Thursday, November 7, 2019
Anxiety
ANXIETY:
In this blog I am inviting comments from people, whether counsellors or clients. The subject is anxiety. I would like to read your descriptions of your anxiety experiences, but I am interested in anxiety which is debilitating in some way.
I have suffered from anxiety on and off throughout my life. It has been crippling at times, occasionally leading to vomiting or panic attacks. The worst experience about 20 years ago was when my perspective became 2 dimensional, literally seeing things flat instead of in 3 dimensions. I felt my brain was disintegrating somehow and I didn’t know what would happen next. I was not depressed.
Anxiety is just a word, so one can say I’m suffering from anxiety. It’s like saying I’m suffering from depression. It does not really mean anything. We can use various descriptors like, frightened, scared, feeling faint, pins and needles, terror etc. None of this seems to get across the full force of it to me. Saying it will not kill you and it will pass doesn’t help me. I’ve tried to convey the worst of the anxiety I have experienced and it is very difficult. Below is the Hamilton Anxiety Rating Scale 0 to 4, 4 being the most severe. It has been used for decades and is meant to quantify anxiety. I am trying to find ways of saying what it feels like, and I am trying to get a sense of what it feels like for other people, and this scale doesn’t do it for me.
I’m interested in people who can write good descriptive English that tells you how it feels. Descriptors and scales do not do this. What I came up with today for me to try and get the intensity of my own experience across was thinking about something else, i.e. the migraines I have suffered over the years. My worst migraine would be a severe headache centred in my right eye, vomiting and confined to bed for 48 hours and feeling that this had gone on for a lifetime. I have to say, I would rather suffer this than acute anxiety. I know where I am with a migraine. I know the worst it can do. With anxiety it always feels that it can only get worse and it will never end.
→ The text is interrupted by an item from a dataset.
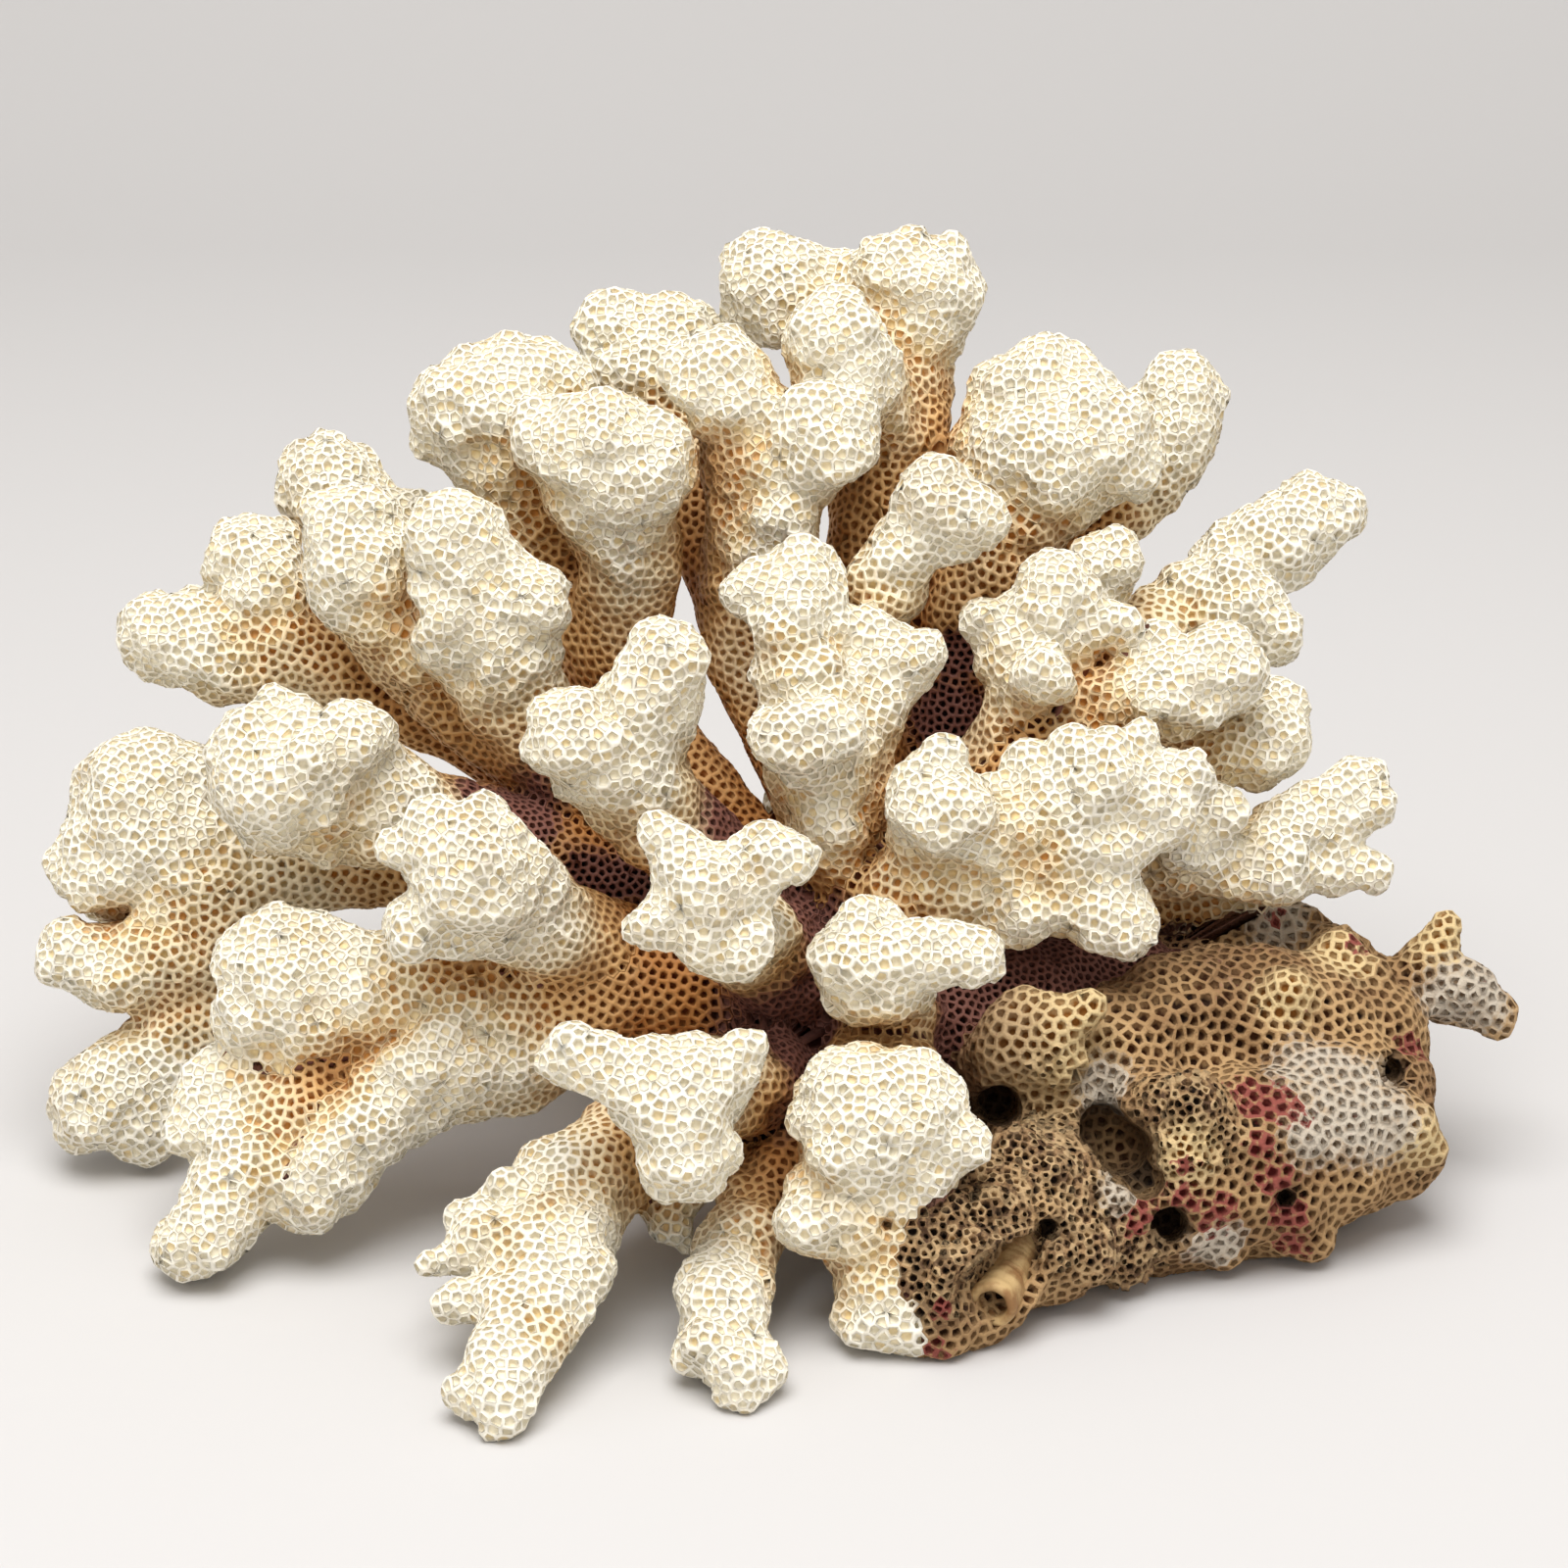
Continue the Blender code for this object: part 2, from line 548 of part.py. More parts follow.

So, what is your experience?
The Hamilton Anxiety Rating Scale.
1. Anxious mood: Worries, anticipation of the worst, fearful anticipation, irritability.
2. Tension: Feelings of tension, fatigability, startle response, moved to tears easily, trembling, feelings of restlessness, inability to relax.
3. Fears: Of dark, of strangers, of being left alone, of animals, of traffic, of crowds.
4. Insomnia: Difficulty in falling asleep, broken sleep, unsatisfying sleep and fatigue on waking, dreams, nightmares, night terrors.
5. Intellectual: Difficulty in concentration, poor memory.
6. Depressed mood: Loss of interest, lack of pleasure in hobbies, depression, early waking, diurnal swing.
7. Somatic (muscular): Pains and aches, twitching, stiffness, myoclonic jerks, grinding of teeth, unsteady voice, increased muscular tone.
8. Somatic (sensory): Tinnitus, blurring of vision, hot and cold flushes, feelings of weakness, pricking sensation.
9. Cardiovascular symptoms: Tachycardia, palpitations, pain in chest, throbbing of vessels, fainting feelings, missing beat.
10. Respiratory symptoms: Pressure or constriction in chest, choking feelings, sighing, dyspnea.
11. Gastrointestinal symptoms: Difficulty in swallowing, wind abdominal pain, burning sensations, abdominal fullness, nausea, vomiting, borborygmi, looseness of bowels, loss of weight, constipation.
12. Genitourinary symptoms: Frequency of micturition, urgency of micturition, amenorrhea, menorrhagia, development of frigidity, premature ejaculation, loss of libido, impotence.
13. Autonomic symptoms: Dry mouth, flushing, pallor, tendency to sweat, giddiness, tension headache, raising of hair.
14. Behavior at interview: Fidgeting, restlessness or pacing, tremor of hands, furrowed brow, strained face, sighing or rapid respiration, facial pallor, swallowing, etc."[7]